RECORDED DATA:
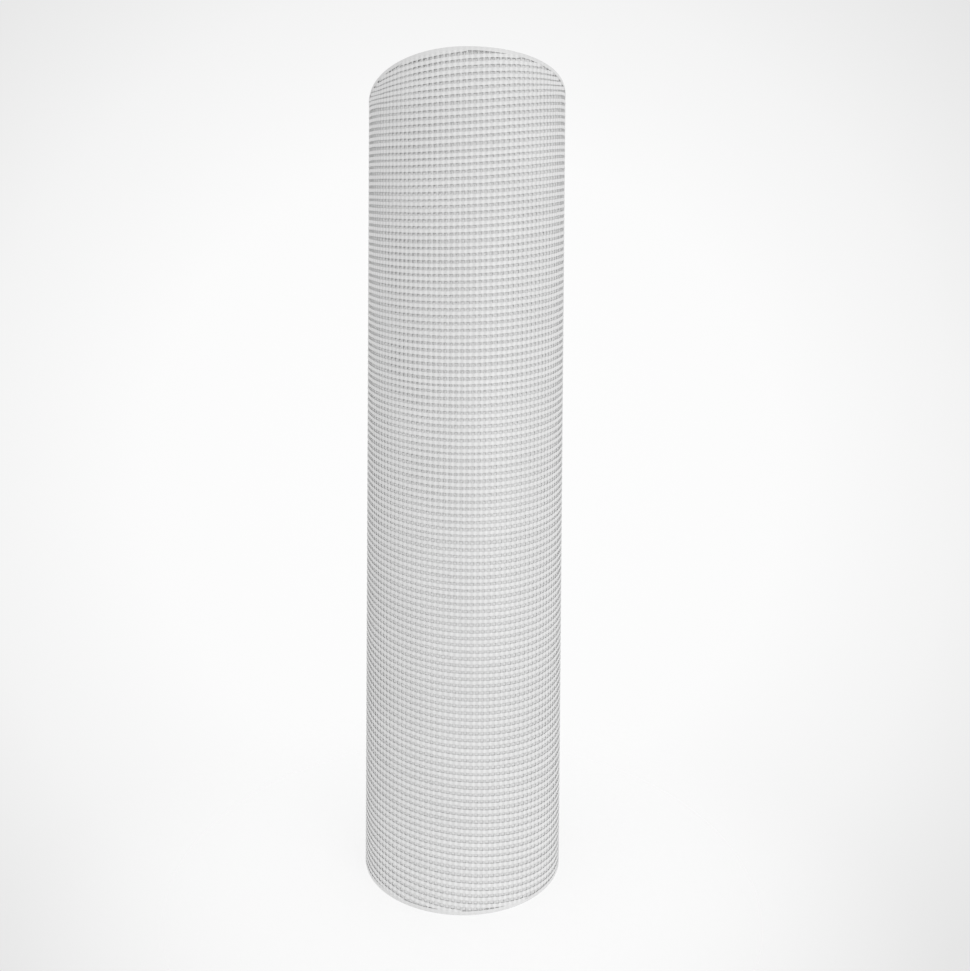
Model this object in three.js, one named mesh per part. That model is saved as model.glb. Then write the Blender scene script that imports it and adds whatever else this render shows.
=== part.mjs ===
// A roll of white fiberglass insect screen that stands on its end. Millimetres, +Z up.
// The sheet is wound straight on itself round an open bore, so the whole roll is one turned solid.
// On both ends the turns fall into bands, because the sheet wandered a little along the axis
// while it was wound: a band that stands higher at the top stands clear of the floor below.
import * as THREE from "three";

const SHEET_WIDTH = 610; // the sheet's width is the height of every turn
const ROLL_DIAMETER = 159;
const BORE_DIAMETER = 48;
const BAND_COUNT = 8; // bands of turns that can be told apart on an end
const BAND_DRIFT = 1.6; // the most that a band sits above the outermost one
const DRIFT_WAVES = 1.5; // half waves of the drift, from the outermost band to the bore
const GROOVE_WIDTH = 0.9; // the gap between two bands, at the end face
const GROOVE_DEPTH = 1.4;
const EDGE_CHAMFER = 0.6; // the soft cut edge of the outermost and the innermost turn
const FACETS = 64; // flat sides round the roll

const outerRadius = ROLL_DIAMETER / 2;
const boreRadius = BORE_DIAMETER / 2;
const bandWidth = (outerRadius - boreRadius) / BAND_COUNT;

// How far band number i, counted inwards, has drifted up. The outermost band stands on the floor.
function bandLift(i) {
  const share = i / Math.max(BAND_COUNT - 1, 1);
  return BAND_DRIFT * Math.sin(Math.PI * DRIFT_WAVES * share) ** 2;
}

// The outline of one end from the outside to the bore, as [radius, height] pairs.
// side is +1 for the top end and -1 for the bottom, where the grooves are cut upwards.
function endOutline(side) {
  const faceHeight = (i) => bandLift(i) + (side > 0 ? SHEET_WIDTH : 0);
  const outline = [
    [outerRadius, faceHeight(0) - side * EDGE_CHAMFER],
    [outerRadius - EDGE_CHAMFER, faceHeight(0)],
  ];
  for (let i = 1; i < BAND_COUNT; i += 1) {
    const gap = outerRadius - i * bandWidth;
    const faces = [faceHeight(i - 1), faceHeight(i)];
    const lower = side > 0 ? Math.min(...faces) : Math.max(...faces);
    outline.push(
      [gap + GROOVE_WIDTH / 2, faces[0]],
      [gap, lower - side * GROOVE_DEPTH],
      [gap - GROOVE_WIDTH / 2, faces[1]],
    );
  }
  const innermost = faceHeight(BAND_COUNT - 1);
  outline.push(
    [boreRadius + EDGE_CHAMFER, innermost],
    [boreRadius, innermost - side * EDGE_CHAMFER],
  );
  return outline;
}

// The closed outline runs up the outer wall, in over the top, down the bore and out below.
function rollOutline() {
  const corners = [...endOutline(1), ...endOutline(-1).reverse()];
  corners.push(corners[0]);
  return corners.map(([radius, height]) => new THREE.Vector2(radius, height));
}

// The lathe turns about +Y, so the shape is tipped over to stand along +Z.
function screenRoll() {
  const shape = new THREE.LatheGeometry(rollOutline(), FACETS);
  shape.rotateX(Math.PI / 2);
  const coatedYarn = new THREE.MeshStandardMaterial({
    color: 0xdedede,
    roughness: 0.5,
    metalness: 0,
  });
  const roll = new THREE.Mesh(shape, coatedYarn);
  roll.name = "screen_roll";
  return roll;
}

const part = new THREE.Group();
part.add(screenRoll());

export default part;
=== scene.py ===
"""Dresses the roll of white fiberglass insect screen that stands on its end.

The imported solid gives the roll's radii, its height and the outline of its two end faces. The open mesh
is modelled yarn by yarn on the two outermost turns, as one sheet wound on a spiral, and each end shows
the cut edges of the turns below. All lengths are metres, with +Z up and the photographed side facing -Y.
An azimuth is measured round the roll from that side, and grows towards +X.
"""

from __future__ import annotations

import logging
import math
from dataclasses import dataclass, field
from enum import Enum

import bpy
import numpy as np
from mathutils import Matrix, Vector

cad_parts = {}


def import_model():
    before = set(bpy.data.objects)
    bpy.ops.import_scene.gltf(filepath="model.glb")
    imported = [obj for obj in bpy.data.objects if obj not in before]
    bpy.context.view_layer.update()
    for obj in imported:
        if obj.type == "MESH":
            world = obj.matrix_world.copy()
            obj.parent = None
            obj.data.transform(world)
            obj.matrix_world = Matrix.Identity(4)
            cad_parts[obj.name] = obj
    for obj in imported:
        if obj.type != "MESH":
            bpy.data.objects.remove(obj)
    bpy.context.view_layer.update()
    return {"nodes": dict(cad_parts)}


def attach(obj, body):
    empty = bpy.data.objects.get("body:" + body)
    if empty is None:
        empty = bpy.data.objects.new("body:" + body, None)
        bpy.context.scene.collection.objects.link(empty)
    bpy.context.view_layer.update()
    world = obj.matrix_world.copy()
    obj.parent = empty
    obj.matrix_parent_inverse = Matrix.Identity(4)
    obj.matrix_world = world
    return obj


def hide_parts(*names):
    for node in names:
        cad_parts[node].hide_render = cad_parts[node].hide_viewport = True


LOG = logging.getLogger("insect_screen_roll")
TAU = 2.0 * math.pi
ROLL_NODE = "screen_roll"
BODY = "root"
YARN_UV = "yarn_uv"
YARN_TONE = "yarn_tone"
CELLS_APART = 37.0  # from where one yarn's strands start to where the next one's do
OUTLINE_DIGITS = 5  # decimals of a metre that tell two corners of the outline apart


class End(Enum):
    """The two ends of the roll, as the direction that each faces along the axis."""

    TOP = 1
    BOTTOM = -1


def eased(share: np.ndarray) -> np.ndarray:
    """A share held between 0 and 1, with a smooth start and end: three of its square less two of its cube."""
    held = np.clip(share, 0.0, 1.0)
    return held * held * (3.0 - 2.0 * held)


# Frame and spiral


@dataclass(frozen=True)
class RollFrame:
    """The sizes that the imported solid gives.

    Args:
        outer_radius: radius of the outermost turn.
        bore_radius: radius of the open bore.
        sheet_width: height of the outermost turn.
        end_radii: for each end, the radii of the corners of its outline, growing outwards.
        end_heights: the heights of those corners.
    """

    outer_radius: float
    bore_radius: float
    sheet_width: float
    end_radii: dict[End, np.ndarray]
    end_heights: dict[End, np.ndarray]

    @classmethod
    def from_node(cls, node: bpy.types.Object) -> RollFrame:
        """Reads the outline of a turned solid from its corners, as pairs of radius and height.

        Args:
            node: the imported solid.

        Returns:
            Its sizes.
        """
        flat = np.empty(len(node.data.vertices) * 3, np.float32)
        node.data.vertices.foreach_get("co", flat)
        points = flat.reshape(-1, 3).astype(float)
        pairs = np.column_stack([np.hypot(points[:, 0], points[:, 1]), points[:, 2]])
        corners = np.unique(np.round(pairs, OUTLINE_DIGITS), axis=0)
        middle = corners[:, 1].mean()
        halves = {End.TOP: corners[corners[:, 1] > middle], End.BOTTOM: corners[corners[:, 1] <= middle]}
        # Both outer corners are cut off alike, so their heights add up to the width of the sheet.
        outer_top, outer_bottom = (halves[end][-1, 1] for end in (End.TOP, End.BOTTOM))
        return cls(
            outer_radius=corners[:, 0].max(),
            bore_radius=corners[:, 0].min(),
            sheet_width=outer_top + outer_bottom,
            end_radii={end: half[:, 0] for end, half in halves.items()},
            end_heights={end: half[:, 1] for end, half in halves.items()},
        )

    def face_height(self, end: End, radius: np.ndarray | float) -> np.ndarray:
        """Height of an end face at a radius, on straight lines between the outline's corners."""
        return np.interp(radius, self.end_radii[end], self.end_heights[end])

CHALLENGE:
Your task is to extract exactly the lines starting at the line with "and out below." and ending at the line with "before = set(bpy.data.objects)", including both ends, and no other lines.

SOLUTION FOR THIS TASK:
// The closed outline runs up the outer wall, in over the top, down the bore and out below.
function rollOutline() {
  const corners = [...endOutline(1), ...endOutline(-1).reverse()];
  corners.push(corners[0]);
  return corners.map(([radius, height]) => new THREE.Vector2(radius, height));
}

// The lathe turns about +Y, so the shape is tipped over to stand along +Z.
function screenRoll() {
  const shape = new THREE.LatheGeometry(rollOutline(), FACETS);
  shape.rotateX(Math.PI / 2);
  const coatedYarn = new THREE.MeshStandardMaterial({
    color: 0xdedede,
    roughness: 0.5,
    metalness: 0,
  });
  const roll = new THREE.Mesh(shape, coatedYarn);
  roll.name = "screen_roll";
  return roll;
}

const part = new THREE.Group();
part.add(screenRoll());

export default part;
=== scene.py ===
"""Dresses the roll of white fiberglass insect screen that stands on its end.

The imported solid gives the roll's radii, its height and the outline of its two end faces. The open mesh
is modelled yarn by yarn on the two outermost turns, as one sheet wound on a spiral, and each end shows
the cut edges of the turns below. All lengths are metres, with +Z up and the photographed side facing -Y.
An azimuth is measured round the roll from that side, and grows towards +X.
"""

from __future__ import annotations

import logging
import math
from dataclasses import dataclass, field
from enum import Enum

import bpy
import numpy as np
from mathutils import Matrix, Vector

cad_parts = {}


def import_model():
    before = set(bpy.data.objects)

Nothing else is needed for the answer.